To a mind like mine filled with utopian socialist ideas, and despite my encounter with a real country in a process of change, Peronism seemed more like a stumbling block than a road to revolution. It did not stand up to scientific Marxist analysis. Its heterogeneous, something-for-everyone character – a mix of bible and boiler-room as the tango goes, of cops and robbers – hindered any effective manifesto.
And then, Eva Perón died. She was the person who might have radicalized the movement. In fact, she had embodied the rage, the class ingredient, the banner of the poor. Her passing left millions orphaned, and uncoupled the train from the engine. On the day of her funeral, it drizzled on Buenos Aires and on the soul of half the country. For the poor, it was as if the light illuminating their hopes had gone out.
The Argentine Communist Party was a typical petty-bourgeois party, divided into an arcane leadership, in the style of the Soviet Communist Party, and a militant rank and file. The few roots it had in the masses were swept away by Peronism, leaving space only for the middle class, professionals and students. There was, however, a larger sector on the Left that had been there almost from the birth of the nation, influenced by Rousseau’s ‘Social Contract’ and inspired by Argentina’s most brilliant independence heroes. This Left later absorbed the ideas of Marx’s First Socialist International, but did not join the party and became what were known as ‘fellow travellers’. In any case, the drama of continental realities south of the Río Grande stemmed not from the indigenous nature of a population that had been exploited since the Spanish Conquest, but from the exploitation itself, now firmly in the hands of the empire to the north.
The Catholic Church, which had used Peronist power to impose religious education in schools and colleges, now began to oppose him, supported by its historical strongholds: the army and the oligarchy. Perón abolished religious education, passed the divorce law, made illegitimate children equal before the law, withdrew subsidies to Catholic schools – and thereby precipitated the end of his own term in office.
On the morning of 16 June 1955, I was staying with Pepe Varona, a friend who subsequently became the official set designer of the New York Opera. I was preparing a set of proposals for advertising posters for an American travel agency when, around noon, we heard warplanes overhead. Without a second thought, we dashed up to the roof of Pepe’s hostel, on the corner of Montevideo and Rivadavia streets, and from there, with heavy hearts, we watched the criminal attack on government house in the Plaza de Mayo, no more than ten blocks away. The first wave of planes turned right over us, and continued on between Rivadavia and Avenida de Mayo, their guns firing on the Casa Rosada. We could see other planes coming in over the River Plate, nose-diving on the plaza and unloading their bombs and shrapnel. It was a murderous attack over streets crowded with cars and pedestrians, pensioners feeding the pigeons in the square, and children playing on the grass. Men and women fled in terror, dragging their kids, fanning out from the epicentre of the crime. We were just going back into the hostel, to listen to the radio, when a second, smaller squadron appeared and resumed the attack.

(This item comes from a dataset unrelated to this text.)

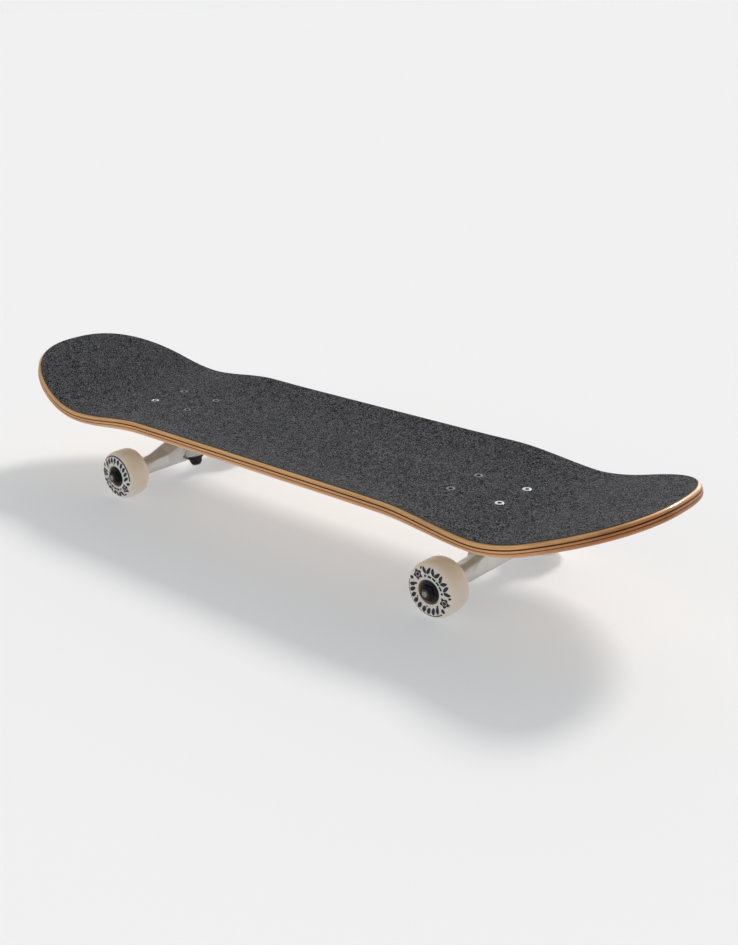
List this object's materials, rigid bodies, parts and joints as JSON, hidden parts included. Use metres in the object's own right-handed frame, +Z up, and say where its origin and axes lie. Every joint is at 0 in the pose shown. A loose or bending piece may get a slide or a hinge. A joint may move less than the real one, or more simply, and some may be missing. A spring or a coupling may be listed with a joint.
{
  "type": "skateboard",
  "caption": "Double-kick wooden skateboard with a gritted top, bushing-sprung steering trucks and free-rolling urethane wheels.",
  "frame": {"origin": "on the floor under the middle of the deck's overall length and width, with the board standing on its wheels", "axes": "+X along the board towards the tail, +Y across the board, +Z up; the nose points to -X, and a rider who faces the nose has -Y on the left"},
  "size_m": [0.8091, 0.205, 0.1301],
  "materials": {
    "maple": "clear-lacquered maple veneer plies, one of them stained brown",
    "griptape": "dark grey abrasive grit with a fine sparkle",
    "cast_aluminium": "satin tumbled casting",
    "steel": "plain machined steel",
    "bolt_steel": "zinc-plated screw heads with dark recesses",
    "black_steel": "black oxide",
    "urethane": "cast cream urethane, slightly translucent, with a printed black ornament",
    "bushing": "pale grey urethane",
    "pivot_rubber": "black moulded cup",
    "bearing": "ground steel rings with a black rubber shield"
  },
  "bodies": {
    "board": {"deck": "maple", "griptape": "griptape", "nose_baseplate": "cast_aluminium", "nose_pivot_cup": "pivot_rubber", "nose_kingpin": "steel", "nose_kingpin_nut": "black_steel", "nose_bushing_boardside": "bushing", "nose_bushing_roadside": "bushing", "nose_washer_boardside": "black_steel", "nose_washer_roadside": "black_steel", "nose_bolt_outer_left": "bolt_steel", "nose_lock_nut_outer_left": "steel", "nose_bolt_outer_right": "bolt_steel", "nose_lock_nut_outer_right": "steel", "nose_bolt_inner_left": "bolt_steel", "nose_lock_nut_inner_left": "steel", "nose_bolt_inner_right": "bolt_steel", "nose_lock_nut_inner_right": "steel", "tail_baseplate": "cast_aluminium", "tail_pivot_cup": "pivot_rubber", "tail_kingpin": "steel", "tail_kingpin_nut": "black_steel", "tail_bushing_boardside": "bushing", "tail_bushing_roadside": "bushing", "tail_washer_boardside": "black_steel", "tail_washer_roadside": "black_steel", "tail_bolt_outer_left": "bolt_steel", "tail_lock_nut_outer_left": "steel", "tail_bolt_outer_right": "bolt_steel", "tail_lock_nut_outer_right": "steel", "tail_bolt_inner_left": "bolt_steel", "tail_lock_nut_inner_left": "steel", "tail_bolt_inner_right": "bolt_steel", "tail_lock_nut_inner_right": "steel"},
    "nose_left_wheel": {"nose_left_wheel": "urethane", "nose_left_bearing_outboard": "bearing", "nose_left_bearing_inboard": "bearing"},
    "nose_right_wheel": {"nose_right_wheel": "urethane", "nose_right_bearing_outboard": "bearing", "nose_right_bearing_inboard": "bearing"},
    "nose_hanger": {"nose_hanger": "cast_aluminium", "nose_axle": "steel", "nose_left_bearing_spacer": "steel", "nose_left_axle_nut": "black_steel", "nose_right_bearing_spacer": "steel", "nose_right_axle_nut": "black_steel"},
    "tail_left_wheel": {"tail_left_wheel": "urethane", "tail_left_bearing_outboard": "bearing", "tail_left_bearing_inboard": "bearing"},
    "tail_right_wheel": {"tail_right_wheel": "urethane", "tail_right_bearing_outboard": "bearing", "tail_right_bearing_inboard": "bearing"},
    "tail_hanger": {"tail_hanger": "cast_aluminium", "tail_axle": "steel", "tail_left_bearing_spacer": "steel", "tail_left_axle_nut": "black_steel", "tail_right_bearing_spacer": "steel", "tail_right_axle_nut": "black_steel"}
  },
  "joints": [
    {"name": "nose_steer", "type": "hinge", "parent": "board", "child": "nose_hanger", "pos_m": [-0.2337, 0, 0.064], "axis": [0.8354, 0, -0.5497], "range_deg": [-15, 15], "stiffness_Nm_per_rad": 60, "deforming": ["nose_bushing_boardside", "nose_bushing_roadside"]},
    {"name": "tail_steer", "type": "hinge", "parent": "board", "child": "tail_hanger", "pos_m": [0.2423, 0, 0.064], "axis": [0.8354, 0, 0.5497], "range_deg": [-15, 15], "stiffness_Nm_per_rad": 60, "deforming": ["tail_bushing_boardside", "tail_bushing_roadside"]},
    {"name": "nose_left_spin", "type": "hinge", "parent": "nose_hanger", "child": "nose_left_wheel", "pos_m": [-0.2124, -0.0818, 0.026], "axis": [0, 1, 0], "continuous": true},
    {"name": "nose_right_spin", "type": "hinge", "parent": "nose_hanger", "child": "nose_right_wheel", "pos_m": [-0.2124, 0.0818, 0.026], "axis": [0, 1, 0], "continuous": true},
    {"name": "tail_left_spin", "type": "hinge", "parent": "tail_hanger", "child": "tail_left_wheel", "pos_m": [0.221, -0.0818, 0.026], "axis": [0, 1, 0], "continuous": true},
    {"name": "tail_right_spin", "type": "hinge", "parent": "tail_hanger", "child": "tail_right_wheel", "pos_m": [0.221, 0.0818, 0.026], "axis": [0, 1, 0], "continuous": true}
  ]
}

Back on the roof, we watched the battle in full swing. By now the army loyal to the president had deployed anti-aircraft guns and was returning fire, filling the sky with black puffs and the air with a pungent odour and a terrible sound of thunder. The aircraft, extending their radius, flew in just behind us, before going towards the Casa Rosada and on to the War Ministry building on Paseo Colón. At the end of the park, they headed towards Uruguay and disappeared into impunity. Ambulance and fire-engine sirens ripped through the silence settling over the city, normally so noisy at that hour, just past 1 p.m. A couple of hours later, a third group of stragglers, three fighter planes coming in from the West, strafed the three targets again, before flying off over the river, bound for Montevideo. Privileged Argentina, tired of wrinkling its nose and containing its hatred of the plebs, had gone to confession, genuflected, crossed itself, and sought the blessing of their chaplains and bishops, before finally attacking the fallen angel, Perón, and his demonic descamisados.

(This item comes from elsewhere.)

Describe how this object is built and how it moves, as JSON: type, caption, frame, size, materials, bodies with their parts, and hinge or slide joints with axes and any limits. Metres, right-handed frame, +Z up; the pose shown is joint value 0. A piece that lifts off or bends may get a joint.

The dead quickly lose their identity and become difficult to count. The actual number of casualties in a massacre is rarely known. Similar world events have suffered from the same lack of mathematical precision. The numbers are minimised ‘to avoid panic’, and forgotten for political expediency. We never knew how many people died in that attack, although they were in the hundreds. ‘Five for each one!’ bellowed Perón in his speech that afternoon. The streets began filling up in the opposite direction to the previous stampede. Angry, threatening groups marched in from the outskirts of the city, home to the manufacturing industries and Peronists (the city itself was never Peronist), and as night fell columns of thick smoke rose from several parts of the city. A Dantesque glow turned some buildings red.
News of Castro’s Revolution Reaches Argentina: 1958
By 1958, homemade pipe-bombs were going off all over Argentina’s industrial cities. Made from bits of iron piping stuffed with dynamite, with a fuse sticking out of a hole in a screw top, they caused a pretty convincing explosion. A new slogan, ‘Perón Vuelve’ (Perón is coming home), began appearing on walls.